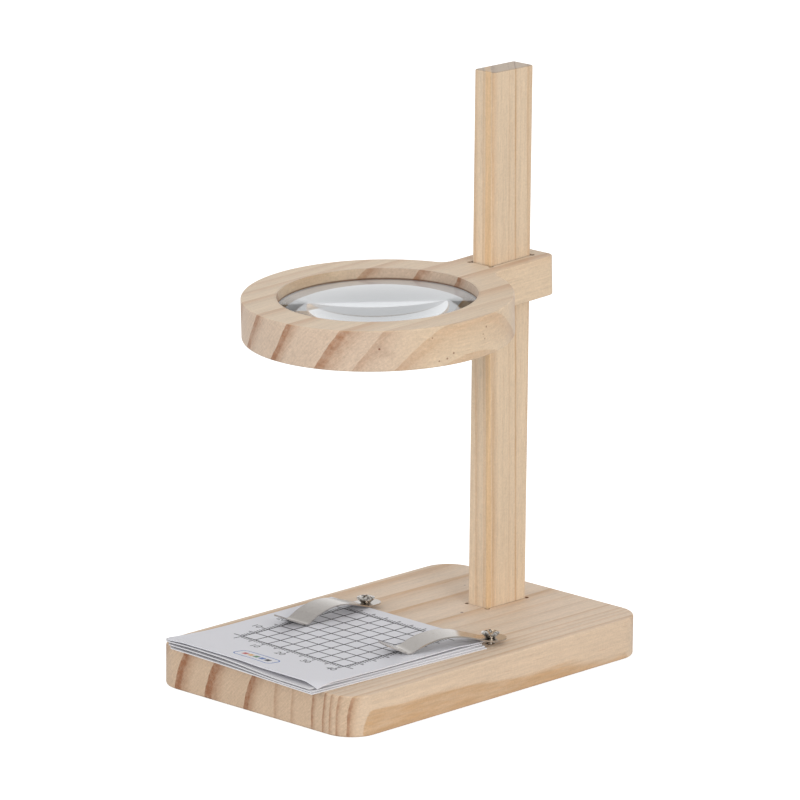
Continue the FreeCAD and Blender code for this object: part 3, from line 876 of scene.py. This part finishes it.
class Print:
    """Ink that lies on the printed card and follows its bend."""

    # How far the ink stands above the card's face and reaches below it.
    above = 0.014
    below = 0.02

    def __init__(self, place, lift):
        self.place = place
        self.lift = lift
        self.points = []
        self.faces = []

    def on_card(self, s, t, height):
        return self.place.at(s, t, self.place.top + self.lift(s, t) + height)

    def bar(self, start, end, width, colour=DARK):
        """A straight line of ink, one closed strip with cross-sections along it, so that it
        can bend with the card."""
        start, end = Vector(start), Vector(end)
        run = end - start
        aside = Vector((-run.y, run.x)).normalized() * width / 2
        count = max(1, math.ceil(run.length / INK_STRETCH))
        first = len(self.points)
        for k in range(count + 1):
            middle = start + run * k / count
            for side, height in ((1, self.above), (-1, self.above), (-1, -self.below),
                                 (1, -self.below)):
                spot = middle + aside * side
                self.points.append(self.on_card(spot.x, spot.y, height))
        for k in range(count):
            row = first + 4 * k
            for side in range(4):
                ahead = (side + 1) % 4
                self.faces.append(((row + side, row + ahead, row + 4 + ahead, row + 4 + side),
                                   colour))
        last = first + 4 * count
        self.faces.append(((first, first + 1, first + 2, first + 3), colour))
        self.faces.append(((last + 3, last + 2, last + 1, last), colour))

    def outline(self, spots, width, colour):
        """A closed line of ink through spots."""
        for spot, following in zip(spots, spots[1:] + spots[:1]):
            self.bar(spot, following, width, colour)

    def patch(self, spots, colour):
        """A filled closed shape."""
        count = len(spots)
        first = len(self.points)
        for height in (self.above, -self.below):
            self.points += [self.on_card(s, t, height) for s, t in spots]
        self.faces.append((tuple(range(first, first + count)), colour))
        self.faces.append((tuple(range(first + 2 * count - 1, first + count - 1, -1)), colour))
        for k in range(count):
            ahead = (k + 1) % count
            self.faces.append(((first + k, first + ahead, first + count + ahead,
                                first + count + k), colour))

    def numeral(self, text, middle, height):
        """Figures in Blender's own font, laid on the card."""
        curve = bpy.data.curves.new("numeral", "FONT")
        curve.body = text
        curve.size = height / FIGURE_SHARE
        curve.align_x = "CENTER"
        curve.align_y = "CENTER"
        curve.resolution_u = 3
        curve.extrude = (self.above + self.below) / 2
        written = linked("numeral", curve)
        mesh = evaluated_mesh(written)
        first = len(self.points)
        for vertex in mesh.vertices:
            level = self.above if vertex.co.z > 0 else -self.below
            self.points.append(self.on_card(middle[0] + vertex.co.x, middle[1] + vertex.co.y, level))
        for polygon in mesh.polygons:
            self.faces.append((tuple(first + k for k in polygon.vertices), DARK))
        bpy.data.objects.remove(written)


def print_grid(printed):
    """A square millimetre grid with ticks all round, numbered on two sides."""
    left, front = GRID_CORNER
    side = GRID_CELL * GRID_CELLS
    for k in range(GRID_CELLS + 1):
        offset = k * GRID_CELL
        extra = GRID_OVERRUN if k in (0, GRID_CELLS) else 0.0
        printed.bar((left + offset, front - extra), (left + offset, front + side + extra), GRID_LINE)
        printed.bar((left - extra, front + offset), (left + side + extra, front + offset), GRID_LINE)
    for k in range(1, int(side)):
        at_line = k % GRID_CELL == 0
        reach = LONG_TICK_LENGTH if at_line else TICK_LENGTH
        width = LONG_TICK_LINE if at_line else TICK_LINE
        for edge, out in ((0.0, -reach), (side, reach)):
            printed.bar((left + k, front + edge), (left + k, front + edge + out), width)
            printed.bar((left + edge, front + k), (left + edge + out, front + k), width)
    for k in range(1, 5):
        text = str(10 * k)
        printed.numeral(text, (left + 10 * k - NUMERAL_ASIDE, front - NUMERAL_BELOW), NUMERAL_HEIGHT)
        printed.numeral(text, (left - NUMERAL_LEFT, front + 10 * k), NUMERAL_HEIGHT)


def print_mark(printed):
    """A plain row of colour patches in a rounded frame."""
    middle_s, middle_t = MARK_MIDDLE
    straight_s = MARK_HALF_WIDTH - MARK_ROUNDING
    straight_t = MARK_HALF_HEIGHT - MARK_ROUNDING
    spots = []
    for k in range(MARK_SPOTS):
        turn = 2 * math.pi * k / MARK_SPOTS
        cos, sin = math.cos(turn), math.sin(turn)
        spots.append((middle_s + math.copysign(straight_s, cos) + MARK_ROUNDING * cos,
                      middle_t + math.copysign(straight_t, sin) + MARK_ROUNDING * sin))
    printed.outline(spots, MARK_LINE, BLUE)
    colours = (RED, AMBER, GREEN, BLUE, DARK)
    wide, high = PATCH_SIDES
    row = PATCH_PITCH * (len(colours) - 1) + wide
    bottom, top = middle_t - high / 2, middle_t + high / 2
    for k, colour in enumerate(colours):
        left = middle_s - row / 2 + PATCH_PITCH * k
        right = left + wide
        printed.patch([(left, bottom), (right, bottom), (right, top), (left, top)], colour)


def build_print(inks):
    printed = Print(CardPlace("scale_card"), scale_card_lift)
    print_grid(printed)
    print_mark(printed)
    new_piece("scale_print", printed.points, printed.faces, inks, "scale_card",
              [])


# ---------------------------------------------------------------- CAD nodes that stay

CLIP_BEVEL = 0.07


def dress(node, material, bevel=0.0):
    """A CAD node keeps its mesh and gets a better material, and a bevel where asked."""
    piece = nodes[node]
    piece.data.materials.clear()
    piece.data.materials.append(material)
    if bevel:
        edge = piece.modifiers.new("worn_edges", "BEVEL")
        edge.width = bevel * MM
        edge.segments = 2
        edge.limit_method = "ANGLE"
        edge.angle_limit = math.radians(50)
        edge.harden_normals = False


# ---------------------------------------------------------------- studio

# Places and sizes in the studio are in metres, and lamps are in watts.
FLOOR_REACH = 4.0
FLOOR_DROP = 0.0001
FLOOR_GLOW = 0.76
HORIZON_LIGHT = 1.34
OVERHEAD_LIGHT = 0.76
OVERHEAD_START = 0.85
CAMERA_PLACE = (1.23805, -1.30250, 0.54437)
CAMERA_AZIMUTH = math.radians(43.583)
CAMERA_ELEVATION = math.radians(14.553)
CAMERA_ROLL = math.radians(0.572)
CAMERA_LENS = 299.7
CAMERA_SENSOR = 36.0


def build_floor():
    """A pale floor that glows for the camera alone, so that it doesn't light the object."""
    corners = [(x * FLOOR_REACH, y * FLOOR_REACH, 0) for x, y in ((-1, -1), (1, -1), (1, 1), (-1, 1))]
    mesh = bpy.data.meshes.new("floor")
    mesh.from_pydata(corners, [], [(0, 1, 2, 3)])
    floor = linked("floor", mesh)
    shader = Shader("pale_floor")
    shade = shader.noise(shader.millimetres(), 2.0, 0.5, 0.004)
    glow = shader.add("ShaderNodeLightPath").outputs["Is Camera Ray"]
    shader.set(Base_Color=shader.brighten(tone(206, 206, 206),
                                          shader.math("MULTIPLY_ADD", shade, 0.01, 1.0)),
               Roughness=0.9, Specular_IOR_Level=0.0, Emission_Color=tone(255, 255, 255),
               Emission_Strength=shader.math("MULTIPLY", glow, FLOOR_GLOW))
    mesh.materials.append(shader.material)
    floor.location.z = -FLOOR_DROP


def build_world():
    """A light tent: bright all round at the height of the horizon, dimmer overhead."""
    world = bpy.data.worlds.new("light_tent")
    bpy.context.scene.world = world
    world.use_nodes = True
    tree = world.node_tree
    tree.nodes.clear()
    output = tree.nodes.new("ShaderNodeOutputWorld")
    background = tree.nodes.new("ShaderNodeBackground")
    direction = tree.nodes.new("ShaderNodeTexCoord")
    parts = tree.nodes.new("ShaderNodeSeparateXYZ")
    fall = tree.nodes.new("ShaderNodeMapRange")
    fall.interpolation_type = "SMOOTHSTEP"
    fall.inputs["From Min"].default_value = 0.0
    fall.inputs["From Max"].default_value = OVERHEAD_START
    fall.inputs["To Min"].default_value = HORIZON_LIGHT
    fall.inputs["To Max"].default_value = OVERHEAD_LIGHT
    tree.links.new(direction.outputs["Generated"], parts.inputs[0])
    tree.links.new(parts.outputs["Z"], fall.inputs[0])
    tree.links.new(fall.outputs[0], background.inputs["Strength"])
    tree.links.new(background.outputs[0], output.inputs["Surface"])


def build_light(name, place, target, width, power, colour):
    lamp = bpy.data.lights.new(name, "AREA")
    lamp.shape = "DISK"
    lamp.size = width
    lamp.energy = power
    lamp.color = colour
    light = linked(name, lamp)
    light.location = place
    light.rotation_mode = "QUATERNION"
    light.rotation_quaternion = (Vector(target) - Vector(place)).to_track_quat("-Z", "Y")


def build_camera():
    """A long lens on the right-hand side, looking down a little, and rolled a trifle."""
    aside = Vector((math.cos(CAMERA_AZIMUTH), math.sin(CAMERA_AZIMUTH), 0))
    level = Vector((math.sin(CAMERA_AZIMUTH), -math.cos(CAMERA_AZIMUTH), 0))
    back = math.cos(CAMERA_ELEVATION) * level + Vector((0, 0, math.sin(CAMERA_ELEVATION)))
    above = back.cross(aside)
    right = math.cos(CAMERA_ROLL) * aside + math.sin(CAMERA_ROLL) * above
    upward = math.cos(CAMERA_ROLL) * above - math.sin(CAMERA_ROLL) * aside
    data = bpy.data.cameras.new("camera")
    data.sensor_width = CAMERA_SENSOR
    data.lens = CAMERA_LENS
    data.clip_start = 0.1
    data.clip_end = 20.0
    camera = linked("camera", data)
    camera.matrix_world = Matrix.Translation(CAMERA_PLACE) @ Matrix(
        (right, upward, back)).transposed().to_4x4()
    bpy.context.scene.camera = camera


# ---------------------------------------------------------------- the whole

build_camera()
build_world()
build_floor()
build_light("key", place=(1.45, -0.35, 0.45), target=(0, 0, 0.06), width=0.9, power=8.5,
            colour=(1.0, 0.97, 0.93))
build_light("fill", place=(-0.5, -1.5, 0.45), target=(0, 0, 0.08), width=1.0, power=7.0,
            colour=(0.97, 0.98, 1.0))

dress("base_plate", base_pine())
dress("post", post_pine())
dress("lens_holder", holder_pine())
steel = spring_steel()
for node in ("clip_left", "clip_right"):
    dress(node, steel, CLIP_BEVEL)
dress("lens_retaining_ring", nickel("drawn_wire", colour=tone(170, 170, 172),
                                    worn=tone(128, 124, 120), roughness=0.28))
build_lens(lens_glass(), ground_glass())

bright = nickel("bright_nickel", colour=tone(214, 210, 204), worn=tone(92, 82, 72),
                roughness=0.06)
for node, (head_radius, shank_radius, dome, turn, upside_down) in SCREWS.items():
    build_screw(node, "stand", head_radius, shank_radius, dome, turn, upside_down, bright)

plain = card_stock("plain_card_stock", tone(222, 221, 224))
printed_stock = card_stock("printed_card_stock", tone(220, 220, 226))
for layer in PLAIN_CARD_LIFTS:
    build_card(f"plain_card_{layer}", f"plain_sheet_{layer}", plain_card_lift(layer),
               PLAIN_CARD_WEAR, plain, "plain_cards")
build_card("scale_card", "scale_sheet", scale_card_lift, SCALE_CARD_WEAR, printed_stock,
           "scale_card")
build_print([ink("dark_ink", tone(28, 27, 34)),
             ink("blue_ink", tone(78, 112, 176)),
             ink("red_ink", tone(190, 74, 66)),
             ink("green_ink", tone(84, 130, 92)),
             ink("amber_ink", tone(214, 160, 84))])

bpy.context.scene.view_settings.view_transform = "Standard"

══════════

Extract the first line above and each line after it up to and including the one with "return self.place.at(s, t, self.place.top", please, exactly and with nothing else.

Written answer:
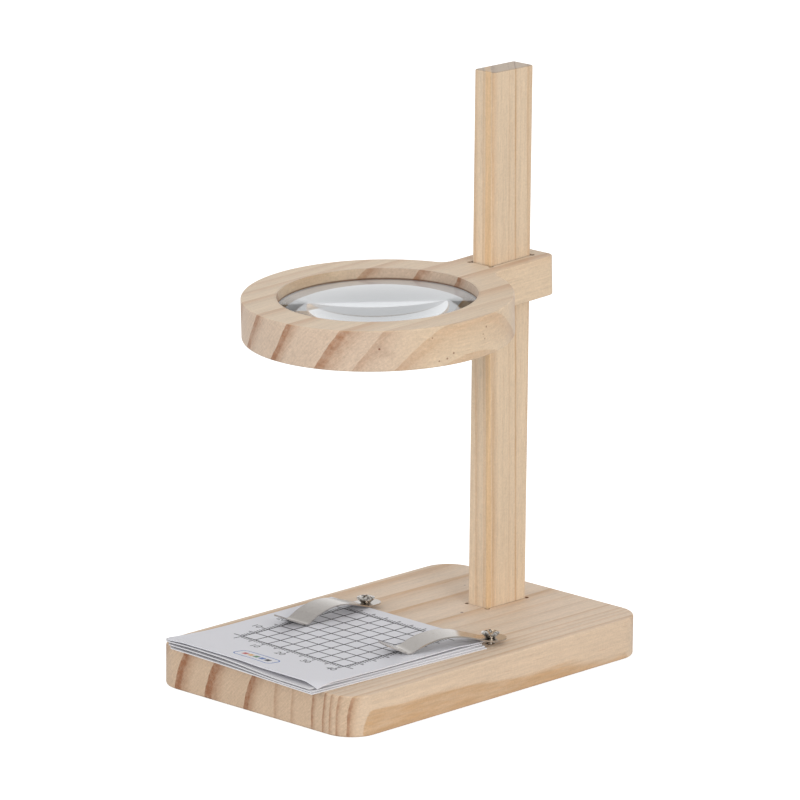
Continue the FreeCAD and Blender code for this object: part 3, from line 876 of scene.py. This part finishes it.
class Print:
    """Ink that lies on the printed card and follows its bend."""

    # How far the ink stands above the card's face and reaches below it.
    above = 0.014
    below = 0.02

    def __init__(self, place, lift):
        self.place = place
        self.lift = lift
        self.points = []
        self.faces = []

    def on_card(self, s, t, height):
        return self.place.at(s, t, self.place.top + self.lift(s, t) + height)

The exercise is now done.